Monday, 30 March 2015

The Age of Innocence, The First Fifteen Lives of Harry august and Mr Lynch's Holiday


It is probably unfair of me to give this novel only two stars as it just isn't my kind of book. I was at about a third way through when I almost gave up. A romantic drama written in 1921, and set amongst the upper classes of 1870's New York, The Age of Innocence by Edith Waharton was just not very interesting. But there was something that made me wonder what happened next that kept me reading. The answer was not very much. And when the main character Newland Archer finally gets married around halfway, that was enough. I skipped through the remaining pages and it seemed little changes. I did read the ending which had some power the rest of the book lacked. I can't wait to read something more modern.

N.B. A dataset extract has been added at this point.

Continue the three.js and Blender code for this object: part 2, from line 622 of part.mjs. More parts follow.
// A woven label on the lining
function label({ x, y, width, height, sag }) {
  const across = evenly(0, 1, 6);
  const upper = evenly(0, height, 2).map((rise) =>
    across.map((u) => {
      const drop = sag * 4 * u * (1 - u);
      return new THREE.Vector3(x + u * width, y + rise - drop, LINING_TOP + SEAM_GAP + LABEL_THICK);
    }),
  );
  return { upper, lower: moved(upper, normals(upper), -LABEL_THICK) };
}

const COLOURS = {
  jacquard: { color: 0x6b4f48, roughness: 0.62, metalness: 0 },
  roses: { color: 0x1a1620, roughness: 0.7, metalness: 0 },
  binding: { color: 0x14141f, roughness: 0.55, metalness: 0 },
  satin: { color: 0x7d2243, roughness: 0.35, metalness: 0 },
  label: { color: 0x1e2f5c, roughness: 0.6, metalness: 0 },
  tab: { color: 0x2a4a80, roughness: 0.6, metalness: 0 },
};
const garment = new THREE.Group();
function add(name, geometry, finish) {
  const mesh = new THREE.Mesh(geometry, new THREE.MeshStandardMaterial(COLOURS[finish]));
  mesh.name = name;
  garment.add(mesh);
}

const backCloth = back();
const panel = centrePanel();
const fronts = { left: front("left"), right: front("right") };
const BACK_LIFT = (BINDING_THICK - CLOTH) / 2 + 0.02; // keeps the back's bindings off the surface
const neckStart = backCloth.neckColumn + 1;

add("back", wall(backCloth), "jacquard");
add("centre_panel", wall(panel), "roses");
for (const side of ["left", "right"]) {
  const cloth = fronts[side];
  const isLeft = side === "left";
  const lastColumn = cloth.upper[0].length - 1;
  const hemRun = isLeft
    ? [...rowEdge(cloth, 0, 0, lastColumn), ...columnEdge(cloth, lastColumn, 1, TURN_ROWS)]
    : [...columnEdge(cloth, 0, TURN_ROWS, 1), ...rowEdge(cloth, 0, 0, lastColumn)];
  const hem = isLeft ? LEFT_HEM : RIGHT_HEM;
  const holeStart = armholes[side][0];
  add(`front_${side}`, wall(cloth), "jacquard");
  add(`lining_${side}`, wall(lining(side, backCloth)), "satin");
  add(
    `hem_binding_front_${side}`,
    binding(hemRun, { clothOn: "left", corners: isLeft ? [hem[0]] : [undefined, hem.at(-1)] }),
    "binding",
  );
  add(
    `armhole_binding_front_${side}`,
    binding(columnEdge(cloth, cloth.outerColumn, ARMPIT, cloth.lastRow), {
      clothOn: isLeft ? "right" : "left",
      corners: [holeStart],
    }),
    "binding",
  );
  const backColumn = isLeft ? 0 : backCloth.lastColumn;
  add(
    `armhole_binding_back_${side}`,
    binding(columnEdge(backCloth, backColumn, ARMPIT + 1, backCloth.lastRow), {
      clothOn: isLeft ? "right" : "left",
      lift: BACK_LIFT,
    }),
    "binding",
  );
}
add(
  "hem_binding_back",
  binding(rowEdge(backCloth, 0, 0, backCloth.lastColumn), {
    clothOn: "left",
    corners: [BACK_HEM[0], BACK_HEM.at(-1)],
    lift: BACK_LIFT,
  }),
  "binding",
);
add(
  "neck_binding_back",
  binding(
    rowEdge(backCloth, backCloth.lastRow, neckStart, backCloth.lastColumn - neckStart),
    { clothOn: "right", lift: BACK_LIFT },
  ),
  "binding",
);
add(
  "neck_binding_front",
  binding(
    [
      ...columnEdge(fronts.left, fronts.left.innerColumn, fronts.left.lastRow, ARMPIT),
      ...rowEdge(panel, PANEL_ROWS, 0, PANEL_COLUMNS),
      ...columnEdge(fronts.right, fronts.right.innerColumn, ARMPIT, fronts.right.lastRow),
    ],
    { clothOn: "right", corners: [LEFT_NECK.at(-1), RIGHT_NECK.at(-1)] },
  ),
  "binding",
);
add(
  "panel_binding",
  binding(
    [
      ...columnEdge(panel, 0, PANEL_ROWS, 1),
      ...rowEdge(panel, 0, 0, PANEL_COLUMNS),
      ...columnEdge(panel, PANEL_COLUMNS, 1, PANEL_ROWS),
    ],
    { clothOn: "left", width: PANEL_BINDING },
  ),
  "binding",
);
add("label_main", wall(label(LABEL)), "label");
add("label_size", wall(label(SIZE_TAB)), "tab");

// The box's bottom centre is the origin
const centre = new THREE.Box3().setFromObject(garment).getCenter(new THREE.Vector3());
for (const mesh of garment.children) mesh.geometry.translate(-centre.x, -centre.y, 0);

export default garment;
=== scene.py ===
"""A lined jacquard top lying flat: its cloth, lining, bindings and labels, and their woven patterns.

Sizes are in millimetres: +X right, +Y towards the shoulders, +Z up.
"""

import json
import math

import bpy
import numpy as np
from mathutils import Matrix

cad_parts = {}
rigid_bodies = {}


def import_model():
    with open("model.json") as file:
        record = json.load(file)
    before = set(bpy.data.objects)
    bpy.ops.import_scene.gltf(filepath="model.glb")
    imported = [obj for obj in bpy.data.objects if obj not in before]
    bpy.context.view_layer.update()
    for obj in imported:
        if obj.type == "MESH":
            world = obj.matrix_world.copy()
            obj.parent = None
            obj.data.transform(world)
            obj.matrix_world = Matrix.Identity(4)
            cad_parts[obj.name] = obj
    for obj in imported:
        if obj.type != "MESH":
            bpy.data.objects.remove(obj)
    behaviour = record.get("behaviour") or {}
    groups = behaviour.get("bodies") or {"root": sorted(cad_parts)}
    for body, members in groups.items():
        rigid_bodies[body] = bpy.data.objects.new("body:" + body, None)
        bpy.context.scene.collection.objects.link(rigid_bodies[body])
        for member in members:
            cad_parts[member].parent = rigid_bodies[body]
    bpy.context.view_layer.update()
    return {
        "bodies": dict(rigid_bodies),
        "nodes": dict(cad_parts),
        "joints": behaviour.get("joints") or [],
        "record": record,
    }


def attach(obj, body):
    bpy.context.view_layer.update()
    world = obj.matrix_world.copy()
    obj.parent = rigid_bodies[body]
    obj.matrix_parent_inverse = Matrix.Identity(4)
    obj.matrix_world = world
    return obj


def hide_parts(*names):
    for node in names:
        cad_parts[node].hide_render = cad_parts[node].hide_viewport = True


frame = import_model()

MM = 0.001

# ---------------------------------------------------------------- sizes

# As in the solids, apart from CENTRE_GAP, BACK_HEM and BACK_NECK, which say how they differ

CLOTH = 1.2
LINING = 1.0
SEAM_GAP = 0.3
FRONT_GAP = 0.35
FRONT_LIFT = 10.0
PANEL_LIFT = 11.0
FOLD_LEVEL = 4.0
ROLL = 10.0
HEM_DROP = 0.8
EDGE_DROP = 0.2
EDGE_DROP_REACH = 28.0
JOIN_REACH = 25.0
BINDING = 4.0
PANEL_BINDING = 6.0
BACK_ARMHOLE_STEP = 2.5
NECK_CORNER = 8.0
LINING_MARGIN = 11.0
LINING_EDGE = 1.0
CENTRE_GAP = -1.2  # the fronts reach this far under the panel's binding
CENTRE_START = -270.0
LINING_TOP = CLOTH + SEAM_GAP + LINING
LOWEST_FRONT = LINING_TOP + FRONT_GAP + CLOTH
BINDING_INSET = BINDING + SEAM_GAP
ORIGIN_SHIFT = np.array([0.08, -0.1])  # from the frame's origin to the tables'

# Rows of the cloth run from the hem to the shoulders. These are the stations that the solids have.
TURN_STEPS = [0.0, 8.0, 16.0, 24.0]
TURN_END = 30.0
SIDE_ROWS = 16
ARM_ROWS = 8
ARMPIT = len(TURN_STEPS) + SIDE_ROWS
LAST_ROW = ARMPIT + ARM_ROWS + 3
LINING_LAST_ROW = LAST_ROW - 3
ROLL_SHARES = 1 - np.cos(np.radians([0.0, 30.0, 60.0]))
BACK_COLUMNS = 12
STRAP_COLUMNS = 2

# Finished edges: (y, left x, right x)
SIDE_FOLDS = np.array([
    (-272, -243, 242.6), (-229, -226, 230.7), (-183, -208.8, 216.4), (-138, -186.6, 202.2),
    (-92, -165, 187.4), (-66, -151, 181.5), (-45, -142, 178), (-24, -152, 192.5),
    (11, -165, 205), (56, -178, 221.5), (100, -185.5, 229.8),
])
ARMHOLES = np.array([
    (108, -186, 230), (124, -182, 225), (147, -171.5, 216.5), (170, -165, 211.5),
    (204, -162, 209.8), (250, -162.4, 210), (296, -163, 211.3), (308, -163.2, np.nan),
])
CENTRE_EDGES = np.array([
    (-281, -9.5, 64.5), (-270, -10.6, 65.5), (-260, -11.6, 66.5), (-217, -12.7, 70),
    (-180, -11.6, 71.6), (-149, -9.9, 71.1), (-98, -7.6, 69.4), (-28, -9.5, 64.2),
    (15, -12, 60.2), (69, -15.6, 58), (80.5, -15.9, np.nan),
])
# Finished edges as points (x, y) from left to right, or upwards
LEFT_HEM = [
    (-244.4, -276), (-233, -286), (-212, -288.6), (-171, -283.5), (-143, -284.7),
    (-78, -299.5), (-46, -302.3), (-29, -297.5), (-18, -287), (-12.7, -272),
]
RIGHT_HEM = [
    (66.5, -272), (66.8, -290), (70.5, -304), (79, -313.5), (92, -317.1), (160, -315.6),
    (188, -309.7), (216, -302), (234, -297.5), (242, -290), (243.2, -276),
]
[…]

There might be fifteen lives for Harry August in this intense time travelling thriller, but the author Claire North mixes them up with great skill. When Harry dies he is born again in 1919 to the same mother in the same place, but his new lives are never the same length and never take the same path. Instead of a totally linear story through these lives, we are treated to reflections of earlier lives as we work through those that come later. These are highly satisfying sections of modern prose which gives the book a great literary force. This is certainly one of the best constructed books I have ever read. On page 93, out of the blue, Harry waits for someone in Trafalgar Square in 1940 but we don't know who. Then we remember which life we are in and who he is waiting for. Brilliant. The fantasy element is only a device for intelligent musings on such matters as science, the creation of the universe, family and death. So the author gives us plenty to think about. When the last chapters turn more to their thriller instincts, my inclination to reduce my rating to four stars is muted by a passage where Harry is faced with someone from many lives ago, and the page on his reaction is of the highest quality, ending with "I know now there is something dead inside me though I cannot remember exactly when it died". I actually shed a tear.


Mr Lynch's Holiday by Catherine O'Flynn is a short charming story from the terrific writer of "What Was Lost" and "The News Where You Are", both of which I enjoyed. Sometimes the back story of the two main characters (father and son) is far superior to the present day when retired widower Dermot visits his newly single son Eamonn in a brand new Spanish residential complex gone bust. Here the story is not that interesting, some of the characters there are never flushed out and I had a hard job knowing who was who. Maybe that's just how Dermot felt? However the alternating memories of the two men are wonderfully described, and that's what makes this book such a pleasant read.